Indian courts are strongly heading towards an approach that

discourages Indian parties from using regulatory compliances as a

defense for resisting contractual obligations

Two judgments of the Delhi High Court this year

have caused a paradigm shift in our approach

towards investor protection. The Reserve Bank

of India (the RBI) has always maintained that

allowing a foreign investor to get a fixed or

assured return on its equity investment in India would

dilute the ‘risk’ factor, which is characteristic of an equity

instrument, and make it akin to debt. With this view,

the RBI traditionally opposed all kinds of optionality and

finally, in 2014, crystallized the law by validating option

contracts, albeit with a rider that a foreign investor cannot

be guaranteed an assured exit price. Despite the restriction,

exit options and pre-agreed returns on investments are, and

have always been, the pivot of investment deals. Indian

promoters, probably on the premise that the investor would

not be able to enforce such agreements, have been generous

in their promises to investors and do not shy away from

guaranteeing exits based on performance milestones and

other factors. The Delhi High Court has now ruled that the

Indian company and its promoters would be held to their

word, and protecting investment value is not merely a

theoretical right.

The judgments passed in the cases NTT DoCoMo Inc. v Tata

Sons Limited and Cruz City 1 Mauritius Holdings v Unitech

Limited are in the spirit of the current economic climate

and recognize that the need of the hour is to provide a

more conducive environment for foreign investments. The

rulings stress that contractual commitments be honored

and residents not be allowed to take cover under local law

to breach commercial agreements that they have entered

into with full knowledge of repercussions. A distinction has

been drawn between the times of FERA, where the focus was

to conserve foreign exchange, to the present-day endeavor

to reinvent India as a major investment destination. The

writing on the wall is clear – the defense of public policy

cannot be used to wriggle out of contractual obligations!

In the Cruz City case, Unitech Limited had guaranteed

purchase of Cruz City’s stake in Kerrush Investments Limited

(a joint venture between Cruz City and an associate company

of Unitech Limited)(Kerrush) by two associate companies of

Unitech, if Kerrush delayed a real estate project in India. A

dispute ensued when Cruz City exercised its put option and

the arbitral tribunal decided the matter in its favor. Unitech

challenged the arbitral award on grounds of public policy

stating that the proposed payment violated the provisions

of Indian exchange control regulations. However, the Delhi

High Court rejected Unitech’s contention and held that

“while violation of exchange control regulations is not

against the public policy of India, any remittance of the

money recovered from Unitech Limited under the arbitral

award would require compliance of regulatory provisions”.

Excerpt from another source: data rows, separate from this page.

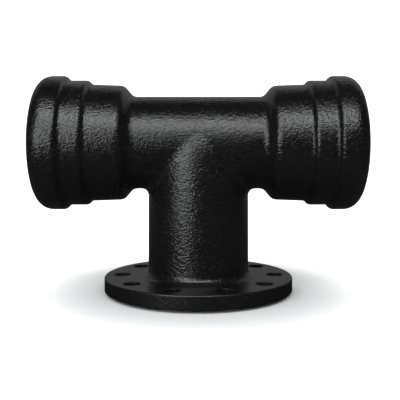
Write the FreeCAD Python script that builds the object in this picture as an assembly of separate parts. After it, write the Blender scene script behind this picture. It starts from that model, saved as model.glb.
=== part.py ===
import FreeCAD
import Part
import math
import os

# Flanged socket tee in cast iron, with a straight run and one flanged branch.
# Millimetres. The origin is the middle of the branch's raised face, which the tee stands on.
# X is the axis of the run, and the branch leaves downwards, along -Z.

# Run between the two sockets
run_bore_radius = 47.0
run_wall = 7.0
run_axis_height = 175.0
centre_to_shoulder = 76.5

# Sockets for a push-in pipe, listed from the middle of the tee out to the mouth
pipe_radius = 55.0
pipe_clearance = 0.5
stop_depth = 4.0
shoulder_length = 10.5
sleeve_wall = 11.5
sleeve_length = 36.5
ring_step_length = 4.5
second_ring_length = 21.5
second_ring_wall = 9.0
mouth_ring_length = 34.5
mouth_ring_wall = 11.0
mouth_bevel = 15.0
mouth_bevel_knee = 5.0
mouth_lip_length = 15.5
mouth_lip_gap = 1.5
lead_in = 4.0

# Two-step groove in each socket that holds the rubber gasket
heel_groove_depth = 11.5
heel_groove_length = 17.0
bulb_groove_depth = 8.0
bulb_groove_length = 22.0

# Rubber gasket: a firm heel and a soft bulb that the pipe presses on
gasket_clearance = 0.2
gasket_relief = 0.7

# Branch, whose outside bends inwards where it runs into the front and back of the run
branch_bore_radius = 50.0
branch_wall = 8.0
bore_taper_height = 65.0
bore_taper_inset = 1.5
bend_radius = 90.0
bend_meets_run_above_axis = 3.5
crotch_fillet = 8.0

# Flange at the foot of the branch
flange_radius = 110.0
flange_thickness = 16.0
flange_edge_chamfer = 1.5
raised_face_height = 3.0
raised_face_to_holes = 2.5
neck_fillet = 8.0
bore_edge_chamfer = 1.0
bolt_count = 10
bolt_circle_to_rim = 20.0
bolt_hole_radius = 9.5

# Sizes that follow from those above
run_outer_radius = run_bore_radius + run_wall
socket_bore_radius = pipe_radius + pipe_clearance
sleeve_outer_radius = socket_bore_radius + sleeve_wall
bulb_groove_radius = socket_bore_radius + bulb_groove_depth
second_ring_radius = bulb_groove_radius + second_ring_wall
heel_groove_radius = socket_bore_radius + heel_groove_depth
mouth_ring_radius = heel_groove_radius + mouth_ring_wall
mouth_lip_radius = socket_bore_radius + mouth_lip_gap
sleeve_start = centre_to_shoulder + shoulder_length
sleeve_end = sleeve_start + sleeve_length
second_ring_start = sleeve_end + ring_step_length
second_ring_end = second_ring_start + second_ring_length
mouth_ring_start = second_ring_end + ring_step_length
half_length = mouth_ring_start + mouth_ring_length
pipe_stop = sleeve_start + stop_depth
heel_groove_end = half_length - mouth_lip_length
heel_groove_start = heel_groove_end - heel_groove_length
bulb_groove_start = heel_groove_start - bulb_groove_length
branch_outer_radius = branch_bore_radius + branch_wall
bore_taper_start = run_axis_height - bore_taper_height
bend_depth = max(branch_outer_radius - run_outer_radius, 0)
bend_meets_run = run_axis_height + bend_meets_run_above_axis
bend_start = bend_meets_run - math.sqrt(bend_radius ** 2 - (bend_radius - bend_depth) ** 2)
bend_end = bend_meets_run + 2 * crotch_fillet
flange_top = raised_face_height + flange_thickness
bolt_circle_radius = flange_radius - bolt_circle_to_rim
raised_face_radius = bolt_circle_radius - bolt_hole_radius - raised_face_to_holes
overrun = 5.0

ALONG_RUN = FreeCAD.Vector(1, 0, 0)
UPWARDS = FreeCAD.Vector(0, 0, 1)
RUN_CENTRE = FreeCAD.Vector(0, 0, run_axis_height)
TOUCH = 0.001


def turned_about_run(corners):
    """Solid of revolution about the run's axis, from (along, radius) corners on its right-hand side."""
    points = [FreeCAD.Vector(along, 0, radius) for along, radius in corners]
    face = Part.Face(Part.makePolygon(points + points[:1]))
    solid = face.revolve(FreeCAD.Vector(0, 0, 0), ALONG_RUN, 360)
    solid.translate(RUN_CENTRE)
    return solid


def whole_run(half):
    """Outline of the run from its left mouth to its right one, from the corners of one half."""
    left = [(-along, radius) for along, radius in reversed(half)]
    return turned_about_run(left + half)


def run_outside():
    """Outside of the run: pipe, and at each end a shoulder, the sleeve and the two rings."""
    return whole_run([
        (centre_to_shoulder, run_outer_radius),
        (sleeve_start, sleeve_outer_radius),
        (sleeve_end, sleeve_outer_radius),
        (second_ring_start, second_ring_radius),
        (second_ring_end, second_ring_radius),
        (mouth_ring_start, mouth_ring_radius),
        (half_length - mouth_bevel, mouth_ring_radius),
        (half_length - mouth_bevel_knee, mouth_ring_radius - mouth_bevel_knee),
        (half_length, mouth_ring_radius - mouth_bevel),
        (half_length, 0),
    ])


def run_inside():
    """Waterway of the run: bore, and at each end the pipe stop, sleeve, gasket groove and lead-in."""
    return whole_run([
        (pipe_stop, run_bore_radius),
        (pipe_stop, socket_bore_radius),
        (bulb_groove_start, socket_bore_radius),
        (bulb_groove_start, bulb_groove_radius),
        (heel_groove_start, bulb_groove_radius),
        (heel_groove_start, heel_groove_radius),
        (heel_groove_end, heel_groove_radius),
        (heel_groove_end, mouth_lip_radius),
        (half_length - lead_in, mouth_lip_radius),
        (half_length, mouth_lip_radius + lead_in),
        (half_length + overrun, mouth_lip_radius + lead_in),
        (half_length + overrun, 0),
    ])


def gasket():
    """Rubber ring of the right-hand socket, in the shape that it has once the pipe is in."""
    inner_radius = socket_bore_radius + gasket_relief
    bulb_outer = bulb_groove_radius - gasket_clearance
    heel_outer = heel_groove_radius - gasket_clearance
    bulb_start = bulb_groove_start + gasket_clearance
    heel_start = heel_groove_start + gasket_clearance
    heel_end = heel_groove_end - gasket_clearance
    return turned_about_run([
        (bulb_start, inner_radius),
        (bulb_start, bulb_outer),
        (heel_start, bulb_outer),
        (heel_start, heel_outer),
        (heel_end, heel_outer),
        (heel_end, inner_radius),
    ])


def bend_point(height):
    """Point of the branch's outside at the given height on its bend."""
    depth = bend_radius - math.sqrt(bend_radius ** 2 - (height - bend_start) ** 2)
    return FreeCAD.Vector(branch_outer_radius - depth, 0, height)


def branch_outside():
    """Round pipe from the flange upwards, which bends inwards until it is sunk in the run."""
    foot = FreeCAD.Vector(0, 0, flange_top)
    rim = FreeCAD.Vector(branch_outer_radius, 0, flange_top)
    bend_foot = bend_point(bend_start)
    bend_middle = bend_point((bend_start + bend_end) / 2)
    bend_top = bend_point(bend_end)
    top = FreeCAD.Vector(0, 0, bend_end)
    outline = Part.Wire([
        Part.makeLine(foot, rim),
        Part.makeLine(rim, bend_foot),
        Part.Arc(bend_foot, bend_middle, bend_top).toShape(),
        Part.makeLine(bend_top, top),
        Part.makeLine(top, foot),
    ])
    return Part.Face(outline).revolve(FreeCAD.Vector(0, 0, 0), UPWARDS, 360)


def branch_bore():
    """Bore of the branch, which tapers from below the run up to the run's axis."""
    bottom = FreeCAD.Vector(0, 0, -overrun)
    straight = Part.makeCylinder(branch_bore_radius, bore_taper_start + overrun, bottom)
    bore_at_axis = run_bore_radius - bore_taper_inset
    taper_foot = FreeCAD.Vector(0, 0, bore_taper_start)
    taper = Part.makeCone(branch_bore_radius, bore_at_axis, bore_taper_height, taper_foot)
    return straight.fuse(taper)


def rounded_crotch(shape):
    """The same shape with a fillet all round the edge where the branch meets the run."""
    edges = []
    for edge in shape.Edges:
        box = edge.BoundBox
        on_branch = box.XMax < branch_outer_radius + TOUCH and box.XMin > -branch_outer_radius - TOUCH
        below_bend_end = box.ZMin > flange_top + TOUCH and box.ZMax < bend_end - TOUCH
        if on_branch and below_bend_end and box.ZLength > TOUCH:
            edges.append(edge)
    return shape.makeFillet(crotch_fillet, edges)


def flange():
    """Round plate with chamfered rims, and the raised face under it."""
    plate = Part.makeCylinder(flange_radius, flange_thickness, FreeCAD.Vector(0, 0, raised_face_height))
    rims = [edge for edge in plate.Edges if isinstance(edge.Curve, Part.Circle)]
    raised_face = Part.makeCylinder(raised_face_radius, raised_face_height)
    return plate.makeChamfer(flange_edge_chamfer, rims).fuse(raised_face)


def rounded_neck(shape):
    """The same shape with a fillet where the branch stands on the flange."""
    edges = []
    for edge in shape.Edges:
        box = edge.BoundBox
        on_flange = abs(box.ZMin - flange_top) < TOUCH and abs(box.ZMax - flange_top) < TOUCH
        if on_flange and abs(box.XMax - branch_outer_radius) < TOUCH:
            edges.append(edge)
    return shape.makeFillet(neck_fillet, edges)


def bolt_holes():
    """Holes on the bolt circle, the first of them under the run, on its +X side."""
    holes = []
    for index in range(bolt_count):
        angle = 2 * math.pi * index / bolt_count
        along = bolt_circle_radius * math.cos(angle)
        across = bolt_circle_radius * math.sin(angle)
        foot = FreeCAD.Vector(along, across, -overrun)
        holes.append(Part.makeCylinder(bolt_hole_radius, flange_top + 2 * overrun, foot))
    return holes


def face_chamfer():
    """Cone that takes the sharp edge off the branch's bore at the raised face."""
    length = bore_edge_chamfer + overrun
    foot = FreeCAD.Vector(0, 0, -overrun)
    return Part.makeCone(branch_bore_radius + length, branch_bore_radius, length, foot)


def iron_outside():
    """Outside of the casting: run and branch joined by a fillet, on the flange."""
    tee = rounded_crotch(run_outside().fuse(branch_outside()))
    return rounded_neck(tee.fuse(flange()))


def waterway():
    """Inside of the casting: both sockets, the run's bore and the branch's bore."""
    return run_inside().fuse(branch_bore())


def tee_casting():
    """The iron casting, with its waterway and bolt holes."""
    return iron_outside().cut([waterway(), face_chamfer()] + bolt_holes())


def main():
    right_gasket = gasket()
    parts = {
        "tee_casting": tee_casting(),
        "right_socket_gasket": right_gasket,
        "left_socket_gasket": right_gasket.mirror(FreeCAD.Vector(0, 0, 0), ALONG_RUN),
    }
    os.makedirs("parts", exist_ok=True)
    for name, shape in parts.items():
        shape.exportStep(os.path.join("parts", name + ".step"))
        print(name, "solids", len(shape.Solids), "volume", round(shape.Volume), "valid", shape.isValid())


main()
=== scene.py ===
import math

import bmesh
import bpy
import numpy as np
from bpy.props import FloatProperty, FloatVectorProperty, IntProperty, PointerProperty
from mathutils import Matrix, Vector
from mathutils.geometry import delaunay_2d_cdt


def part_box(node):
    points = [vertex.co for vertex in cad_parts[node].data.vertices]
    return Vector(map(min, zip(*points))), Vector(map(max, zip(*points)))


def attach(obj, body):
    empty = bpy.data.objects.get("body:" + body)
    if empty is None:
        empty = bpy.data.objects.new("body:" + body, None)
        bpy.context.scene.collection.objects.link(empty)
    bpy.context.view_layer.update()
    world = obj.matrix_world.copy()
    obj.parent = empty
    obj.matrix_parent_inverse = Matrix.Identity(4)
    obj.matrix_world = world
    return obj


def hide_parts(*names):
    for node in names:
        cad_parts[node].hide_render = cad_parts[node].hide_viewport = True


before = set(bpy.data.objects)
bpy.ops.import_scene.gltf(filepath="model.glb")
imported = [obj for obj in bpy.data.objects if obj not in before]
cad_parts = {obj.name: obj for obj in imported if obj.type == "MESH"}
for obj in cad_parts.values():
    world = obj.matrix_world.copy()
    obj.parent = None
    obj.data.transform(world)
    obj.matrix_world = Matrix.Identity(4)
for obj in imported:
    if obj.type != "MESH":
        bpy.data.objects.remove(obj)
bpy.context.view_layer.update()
casting_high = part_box("tee_casting")[1]
gasket_low, gasket_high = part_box("right_socket_gasket")

bl_info = {
    "name": "Flanged socket tee",
    "version": (1, 0, 0),
    "blender": (4, 5, 0),
    "location": "3D View > Sidebar > Tee",
    "description": "Builds a cast-iron pipe tee with two sockets and a flanged branch",
    "category": "Object",
}

BODY = "root"
FULL_TURN = 2 * math.pi
MERGE_DISTANCE = 1e-6

# How far the rounded mouths stay inside the ends of the plain solid
MOUTH_INSET = 0.0014


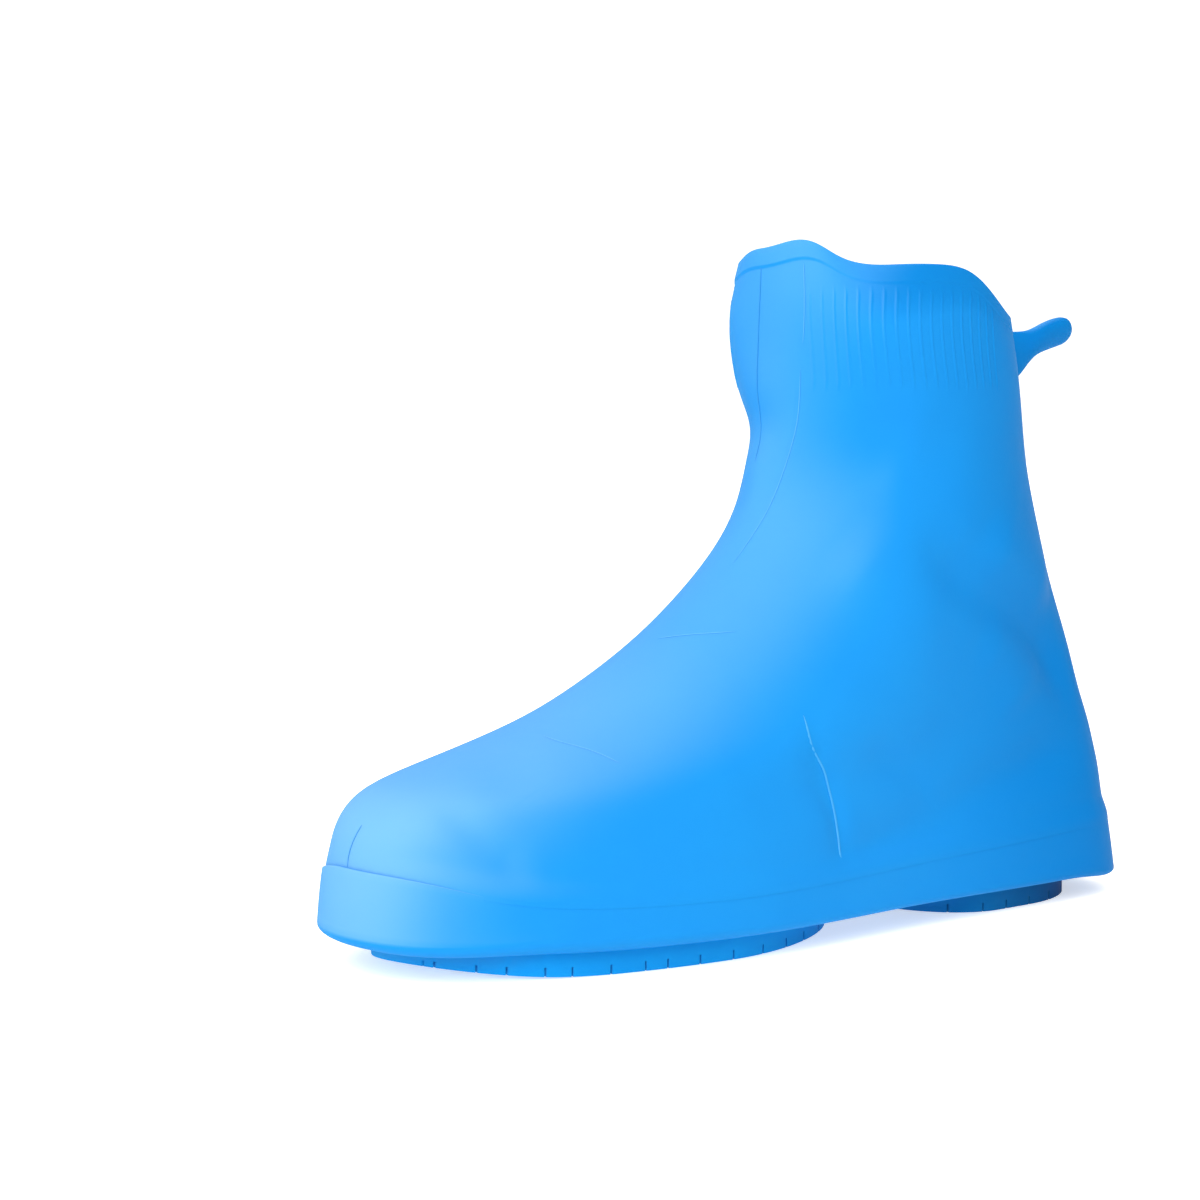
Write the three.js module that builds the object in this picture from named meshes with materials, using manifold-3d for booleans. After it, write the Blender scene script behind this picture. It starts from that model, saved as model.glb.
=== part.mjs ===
// Ankle-high rubber overshoe: a thin moulded upper with a ribbed cuff and a pull tab, on a lugged outsole.
// Millimetres, +Z up. The toe points along -X, and the origin is on the floor under the overshoe's middle.

import * as THREE from "three";
import { mergeVertices } from "three/addons/utils/BufferGeometryUtils.js";
import Module from "manifold-3d";

const wasm = await Module();
wasm.setup();

// Outer form
const footLength = 310;
const footWidth = 116;
const frontHeight = 228;
const rimSideDrop = 7;
const rimBackDrop = 21;
const rimFarDrop = 5;
const toeSpring = 3.5;
const toeSpringLength = 75;
const toeSpringFade = 120;

// Upper
const upperWall = 1.5;
const rimBandHeight = 6.5;
const rimBandStep = 0.5;
const rimEdge = 0.6;
const partingWidth = 1.4;
const partingHeight = 0.4;
const partingEnds = 1;
const bedBlend = 12;

// Ribs of the cuff
const ribCount = 18;
const ribPitch = 4.4;
const ribWidth = 1.7;
const ribHeight = 0.7;
const ribStart = 21.5;
const ribBelowBand = 1.5;
const ribTopBelowFront = 15;
const ribFootBelowFront = 47;

// Pull tab
const tabLength = 47;
const tabThickness = 3.2;
const tabHeight = 24;
const tabBelowRim = 16;

// Outsole
const treadDepth = 6;
const plateThickness = 3;
const foxingHeight = 17.5;
const foxingThickness = 2;
const foxingStep = 1.2;
const soleBevel = 4;
const soleBevelHeight = 1.8;
const seatGap = 0.3;
const foxingFade = 49;
const treadLift = 3;

// Tread pads under the forefoot and the heel, measured from the toe, with grooves between their blocks
const forefootPad = { start: 13, end: 178, roundStart: 42, roundEnd: 66 };
const heelPad = { start: 211, end: 294, roundStart: 30, roundEnd: 28 };
const padInset = 6.5;
const padDraft = 0.8;
const blockPitch = 11;
const grooveWidth = 2.2;
const grooveDepth = 4.5;
const grooveSweep = 9;
const longGroove = 15;

// Depth by which a rib, block or tab is sunk into the wall that carries it
const rooted = 0.7;

// Width of the crown of a rib or ridge, as a share of its foot
const crownShare = 0.6;

// Points around a ring, rings to a row of the sections, and the least share of the height between two rings
const around = 40;
const stepsPerRow = 2;
const ringMargin = 0.008;

// Steps small enough to measure the skin's slope and its length
const slopeStep = 0.002;
const walkStep = Math.PI / 720;
const halvings = 24;

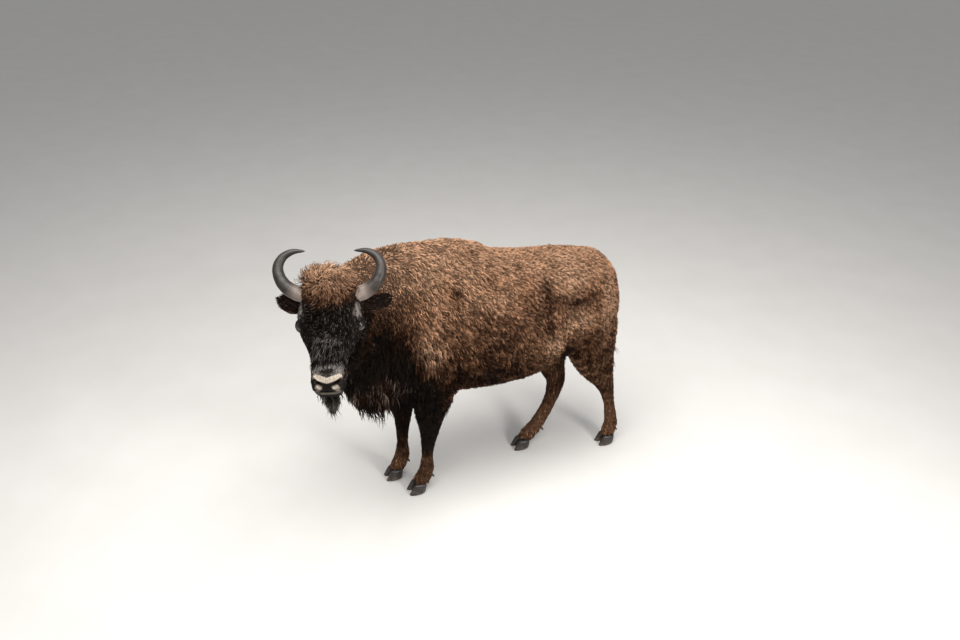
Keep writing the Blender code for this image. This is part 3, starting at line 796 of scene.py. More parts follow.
def markings(points):
    """Dark, tan, grey and pale shares of the coat's colour at each place, each from 0 to 1, with painted
    light and shade in them.
    """
    local = to_head(points)
    height = height_share(points)
    head = np.maximum(head_share(points), ear_share(local))
    legs, mane = leg_share(points), mane_share(points)
    y, z = points[:, 1], points[:, 2]
    pastern = 1 - ease(z, 0.08, 0.42)
    throat = (1 - ease(y + 0.35 * (z - 1.1), -0.52, -0.27)) * (1 - 0.85 * ease(z, 1.16, 1.46))
    chest = (1 - ease(z, 0.74, 1.0)) * (1 - ease(y, -0.42, -0.20))
    rear = ease(y, 0.1, 0.5)
    # darker towards the belly: partly the coat's own darker lower parts, partly painted shade
    low_dark_and_shade = np.clip((HUMP_TOP - 0.20 - z) / 0.46, 0, 1.15)
    crest = (1 - ease(y, -0.42, -0.08)) * ease(z, 1.20, 1.36)
    dark = 0.08 + (0.60 - 0.20 * rear) * low_dark_and_shade + 0.20 * crest + 0.5 * throat + 0.32 * chest
    dark = dark * (1 - legs) + (0.90 - 0.34 * rear) * (1 - 0.55 * pastern) * legs + 0.2 * mane
    hanging = mane * (1 - ease(z, 0.80, 1.04))
    dark = np.minimum(dark, 1.1) * (1 - 0.48 * hanging)
    # paler and tanner over the top of the back: partly the coat's own tone, partly painted light from above
    dark += 0.08 * ripple(points, 0.42, 5) + 0.10 * ripple(points, 0.13, 6) - 0.10 * ease(height, 0.62, 1.0)
    tan = 0.34 * ease(height, 0.60, 0.95) + 0.10 * ripple(points, 0.2, 7)
    # painted highlights on the bulges of shoulder, hip, thigh and rump, and painted shade in the hollows and
    # folds between them
    for at_y, at_z, deep, tall, paler in PAINTED_BODY_LIGHT:
        painted_spot = 1.3 * bump(points[:, 1:], [at_y, at_z], [deep, tall])
        tan += painted_spot * max(paler, 0)
        dark -= painted_spot * paler * (0.9 if paler > 0 else 1)
    tan *= 1 - 0.8 * legs
    face_dark, face_tan, face_grey = face_tones(local)
    shares = np.stack([
        dark * (1 - head) + face_dark * head,
        tan * (1 - head) + face_tan * head,
        0.46 * hanging * (1 - head) + face_grey * head + 0.22 * beard_share(points),
        pale_and_sheen_share(local) * head,
    ], axis=1)
    return np.clip(shares, 0, 1)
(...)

The Court expected Unitech to fulfill its promises even if it

entailed obtaining regulatory approvals or suffering penal

consequences. The Court estopped Unitech from asserting a breach of FEMA after having provided unambiguous

representations to Cruz City regarding enforceability of its

obligations under the agreements.

"Indian parties should

honor their contractual

commitments and should

not be permitted to hide

behind their failure to obtain

approvals or the lack of

gravity in making a promise

which they could later treat

as illegal

In the DoCoMo case, while the Court did not directly delve

into the question of whether the transaction was in conflict

with public policy of India, it upheld DoCoMo’s right to

receive 50% of its original investment amount. In this case,

Tata was required to find a buyer for DoCoMo’s shares in

the event that it failed to satisfy certain pre-determined

performance parameters. The arbitral tribunal unanimously

ruled that Tata was liable to pay damages and recognized

that the parties had deliberately linked the exit provision

with breach of performance parameters, being aware that

exchange control regulations may prevent performance of a

simple put option. The Court upheld the award and rejected

the contention of the RBI that the payment from Tata to

DoCoMo was in the nature of an assured return.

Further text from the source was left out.